▼

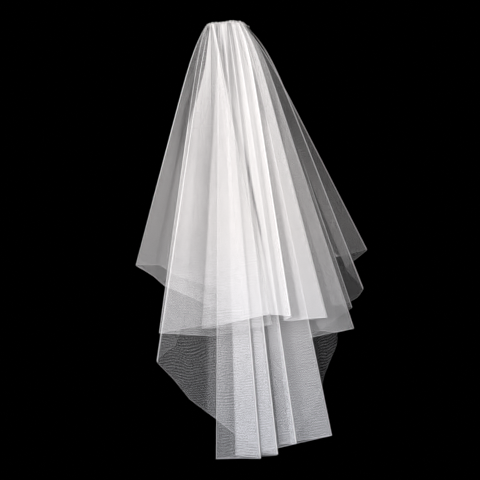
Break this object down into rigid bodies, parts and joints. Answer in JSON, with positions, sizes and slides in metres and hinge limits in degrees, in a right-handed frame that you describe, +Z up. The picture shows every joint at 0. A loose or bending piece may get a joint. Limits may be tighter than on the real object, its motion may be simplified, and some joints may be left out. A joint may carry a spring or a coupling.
{
  "type": "bridal veil",
  "caption": "Two-tier bridal veil of plain cut-edge tulle, gathered at the top onto a small curved comb and hanging in soft folds.",
  "frame": {"origin": "middle of the comb that holds the veil, in its spine", "axes": "+Z up, +X along the comb's chord, +Y the way the wearer faces"},
  "size_m": [0.4011, 0.3184, 0.7552],
  "materials": {
    "comb": "clear",
    "heading": "gathered net",
    "lower_tier": "sheer net",
    "upper_tier": "sheer net"
  },
  "bodies": {
    "root": {"comb": "comb", "heading": "heading", "lower_tier": "lower_tier", "upper_tier": "upper_tier"}
  },
  "joints": []
}
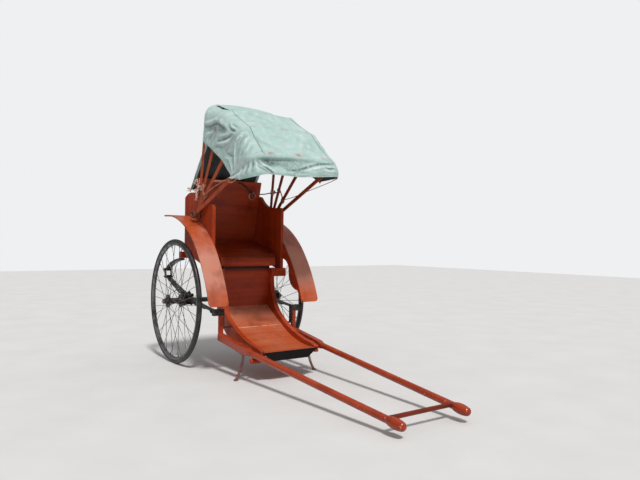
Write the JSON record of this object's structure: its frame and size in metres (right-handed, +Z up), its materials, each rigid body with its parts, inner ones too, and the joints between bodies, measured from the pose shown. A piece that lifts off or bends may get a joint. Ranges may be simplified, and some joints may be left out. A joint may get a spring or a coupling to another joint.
{
  "type": "pulled rickshaw",
  "caption": "Two-wheeled passenger rickshaw pulled by hand, with spoked wheels, long wooden shafts, leaf springs, sleigh-shaped foot rails, mudguards and a folding canvas hood.",
  "frame": {"origin": "on the floor, under the middle of the vehicle's length and width", "axes": "+X forward towards the shaft tips, +Y to the passenger's left, +Z up"},
  "size_m": [2.4728, 0.908, 1.7484],
  "materials": {
    "red_wood": "old orange-red paint on wood, satin, worn",
    "rubber": "thin solid rubber, matt",
    "steel": "dull steel, aged",
    "iron": "dark forged iron",
    "leg_steel": "bare steel with a little rust",
    "canvas": "pale green cotton canvas, creased, rust stains",
    "black_wood": "black paint, matt"
  },
  "bodies": {
    "chassis": {"axle": "iron", "spring_clamps": "iron", "spring_brackets": "iron", "shaft_posts": "red_wood", "rear_shackles": "iron", "crossbar": "red_wood", "footboard": "red_wood", "seat_front": "red_wood", "seat": "red_wood", "seat_box_bottom": "red_wood", "seat_box_sides": "red_wood", "seat_beam": "red_wood", "rear_beam": "red_wood", "rear_board": "red_wood", "backrest": "red_wood", "leg_left": "leg_steel", "leg_right": "leg_steel", "under_bar": "red_wood", "apron": "black_wood", "guard_webs": "red_wood", "hood_pivots": "iron", "leaf_spring_left": "iron", "leaf_spring_right": "iron", "rear_hanger_left": "iron", "rear_hanger_right": "iron", "shaft_left": "red_wood", "shaft_right": "red_wood", "foot_rail_left": "red_wood", "foot_rail_right": "red_wood", "side_panel_left": "red_wood", "side_panel_right": "red_wood", "mudguard_left": "red_wood", "mudguard_right": "red_wood"},
    "wheel_left": {"tyre_left": "rubber", "spoked_rim_left": "steel", "hub_left": "iron"},
    "wheel_right": {"tyre_right": "rubber", "spoked_rim_right": "steel", "hub_right": "iron"},
    "hood_1": {"bow_1": "red_wood", "rear_curtain": "canvas"},
    "hood_2": {"bow_2": "red_wood", "canvas_12": "canvas"},
    "hood_3": {"bow_3": "red_wood", "canvas_23": "canvas"},
    "hood_4": {"bow_4": "red_wood", "canvas_34": "canvas", "front_valance": "canvas"}
  },
  "joints": [
    {"name": "wheel_left_spin", "type": "hinge", "parent": "chassis", "child": "wheel_left", "pos_m": [-0.818, 0.384, 0.419], "axis": [0, 1, 0], "continuous": true},
    {"name": "wheel_right_spin", "type": "hinge", "parent": "chassis", "child": "wheel_right", "pos_m": [-0.818, -0.384, 0.419], "axis": [0, 1, 0], "continuous": true},
    {"name": "hood_fold", "type": "hinge", "parent": "chassis", "child": "hood_1", "pos_m": [-0.678, 0, 1], "axis": [0, -1, 0], "range_deg": [0, 83], "deforming": ["rear_curtain"]},
    {"name": "bow_2_fold", "type": "hinge", "parent": "hood_1", "child": "hood_2", "pos_m": [-0.678, 0, 1], "axis": [0, -1, 0], "range_deg": [0, 10.6], "deforming": ["canvas_12"]},
    {"name": "bow_3_fold", "type": "hinge", "parent": "hood_2", "child": "hood_3", "pos_m": [-0.678, 0, 1], "axis": [0, -1, 0], "range_deg": [0, 11.6], "deforming": ["canvas_23"]},
    {"name": "bow_4_fold", "type": "hinge", "parent": "hood_3", "child": "hood_4", "pos_m": [-0.678, 0, 1], "axis": [0, -1, 0], "range_deg": [0, 9.6], "deforming": ["canvas_34"]}
  ],
  "couplings": [
    {"joint": "bow_2_fold", "follows": "hood_fold", "ratio": 0.12651},
    {"joint": "bow_3_fold", "follows": "hood_fold", "ratio": 0.13855},
    {"joint": "bow_4_fold", "follows": "hood_fold", "ratio": 0.11446}
  ]
}
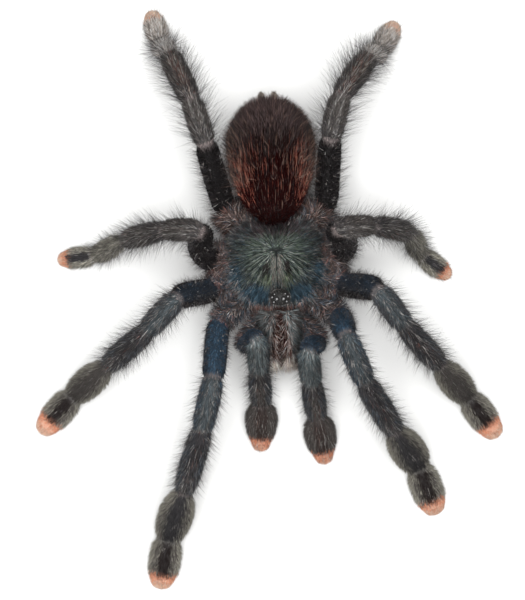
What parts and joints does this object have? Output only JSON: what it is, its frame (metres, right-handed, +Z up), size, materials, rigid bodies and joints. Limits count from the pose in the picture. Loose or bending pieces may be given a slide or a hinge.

▲

Restate the data above word for word, please.

Result
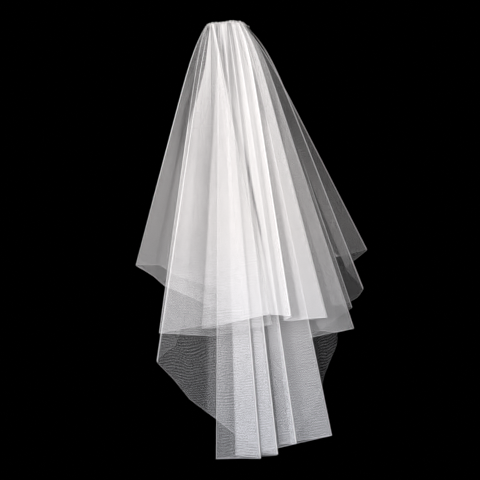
Break this object down into rigid bodies, parts and joints. Answer in JSON, with positions, sizes and slides in metres and hinge limits in degrees, in a right-handed frame that you describe, +Z up. The picture shows every joint at 0. A loose or bending piece may get a joint. Limits may be tighter than on the real object, its motion may be simplified, and some joints may be left out. A joint may carry a spring or a coupling.
{
  "type": "bridal veil",
  "caption": "Two-tier bridal veil of plain cut-edge tulle, gathered at the top onto a small curved comb and hanging in soft folds.",
  "frame": {"origin": "middle of the comb that holds the veil, in its spine", "axes": "+Z up, +X along the comb's chord, +Y the way the wearer faces"},
  "size_m": [0.4011, 0.3184, 0.7552],
  "materials": {
    "comb": "clear",
    "heading": "gathered net",
    "lower_tier": "sheer net",
    "upper_tier": "sheer net"
  },
  "bodies": {
    "root": {"comb": "comb", "heading": "heading", "lower_tier": "lower_tier", "upper_tier": "upper_tier"}
  },
  "joints": []
}
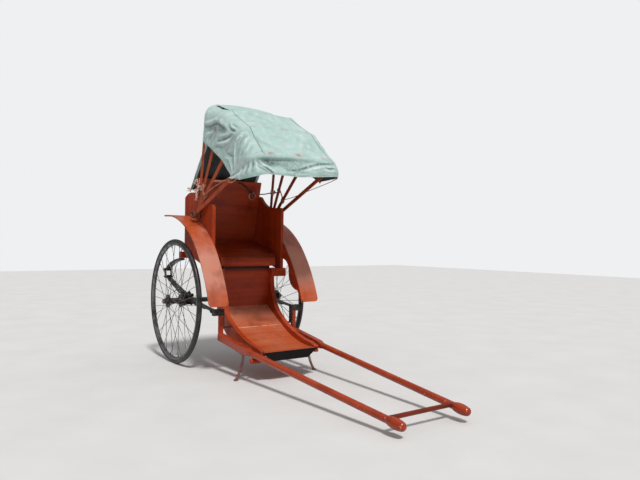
Write the JSON record of this object's structure: its frame and size in metres (right-handed, +Z up), its materials, each rigid body with its parts, inner ones too, and the joints between bodies, measured from the pose shown. A piece that lifts off or bends may get a joint. Ranges may be simplified, and some joints may be left out. A joint may get a spring or a coupling to another joint.
{
  "type": "pulled rickshaw",
  "caption": "Two-wheeled passenger rickshaw pulled by hand, with spoked wheels, long wooden shafts, leaf springs, sleigh-shaped foot rails, mudguards and a folding canvas hood.",
  "frame": {"origin": "on the floor, under the middle of the vehicle's length and width", "axes": "+X forward towards the shaft tips, +Y to the passenger's left, +Z up"},
  "size_m": [2.4728, 0.908, 1.7484],
  "materials": {
    "red_wood": "old orange-red paint on wood, satin, worn",
    "rubber": "thin solid rubber, matt",
    "steel": "dull steel, aged",
    "iron": "dark forged iron",
    "leg_steel": "bare steel with a little rust",
    "canvas": "pale green cotton canvas, creased, rust stains",
    "black_wood": "black paint, matt"
  },
  "bodies": {
    "chassis": {"axle": "iron", "spring_clamps": "iron", "spring_brackets": "iron", "shaft_posts": "red_wood", "rear_shackles": "iron", "crossbar": "red_wood", "footboard": "red_wood", "seat_front": "red_wood", "seat": "red_wood", "seat_box_bottom": "red_wood", "seat_box_sides": "red_wood", "seat_beam": "red_wood", "rear_beam": "red_wood", "rear_board": "red_wood", "backrest": "red_wood", "leg_left": "leg_steel", "leg_right": "leg_steel", "under_bar": "red_wood", "apron": "black_wood", "guard_webs": "red_wood", "hood_pivots": "iron", "leaf_spring_left": "iron", "leaf_spring_right": "iron", "rear_hanger_left": "iron", "rear_hanger_right": "iron", "shaft_left": "red_wood", "shaft_right": "red_wood", "foot_rail_left": "red_wood", "foot_rail_right": "red_wood", "side_panel_left": "red_wood", "side_panel_right": "red_wood", "mudguard_left": "red_wood", "mudguard_right": "red_wood"},
    "wheel_left": {"tyre_left": "rubber", "spoked_rim_left": "steel", "hub_left": "iron"},
    "wheel_right": {"tyre_right": "rubber", "spoked_rim_right": "steel", "hub_right": "iron"},
    "hood_1": {"bow_1": "red_wood", "rear_curtain": "canvas"},
    "hood_2": {"bow_2": "red_wood", "canvas_12": "canvas"},
    "hood_3": {"bow_3": "red_wood", "canvas_23": "canvas"},
    "hood_4": {"bow_4": "red_wood", "canvas_34": "canvas", "front_valance": "canvas"}
  },
  "joints": [
    {"name": "wheel_left_spin", "type": "hinge", "parent": "chassis", "child": "wheel_left", "pos_m": [-0.818, 0.384, 0.419], "axis": [0, 1, 0], "continuous": true},
    {"name": "wheel_right_spin", "type": "hinge", "parent": "chassis", "child": "wheel_right", "pos_m": [-0.818, -0.384, 0.419], "axis": [0, 1, 0], "continuous": true},
    {"name": "hood_fold", "type": "hinge", "parent": "chassis", "child": "hood_1", "pos_m": [-0.678, 0, 1], "axis": [0, -1, 0], "range_deg": [0, 83], "deforming": ["rear_curtain"]},
    {"name": "bow_2_fold", "type": "hinge", "parent": "hood_1", "child": "hood_2", "pos_m": [-0.678, 0, 1], "axis": [0, -1, 0], "range_deg": [0, 10.6], "deforming": ["canvas_12"]},
    {"name": "bow_3_fold", "type": "hinge", "parent": "hood_2", "child": "hood_3", "pos_m": [-0.678, 0, 1], "axis": [0, -1, 0], "range_deg": [0, 11.6], "deforming": ["canvas_23"]},
    {"name": "bow_4_fold", "type": "hinge", "parent": "hood_3", "child": "hood_4", "pos_m": [-0.678, 0, 1], "axis": [0, -1, 0], "range_deg": [0, 9.6], "deforming": ["canvas_34"]}
  ],
  "couplings": [
    {"joint": "bow_2_fold", "follows": "hood_fold", "ratio": 0.12651},
    {"joint": "bow_3_fold", "follows": "hood_fold", "ratio": 0.13855},
    {"joint": "bow_4_fold", "follows": "hood_fold", "ratio": 0.11446}
  ]
}
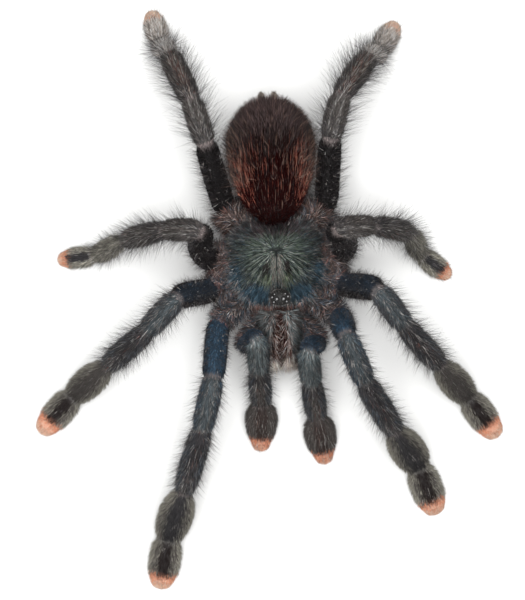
What parts and joints does this object have? Output only JSON: what it is, its frame (metres, right-handed, +Z up), size, materials, rigid bodies and joints. Limits count from the pose in the picture. Loose or bending pieces may be given a slide or a hinge.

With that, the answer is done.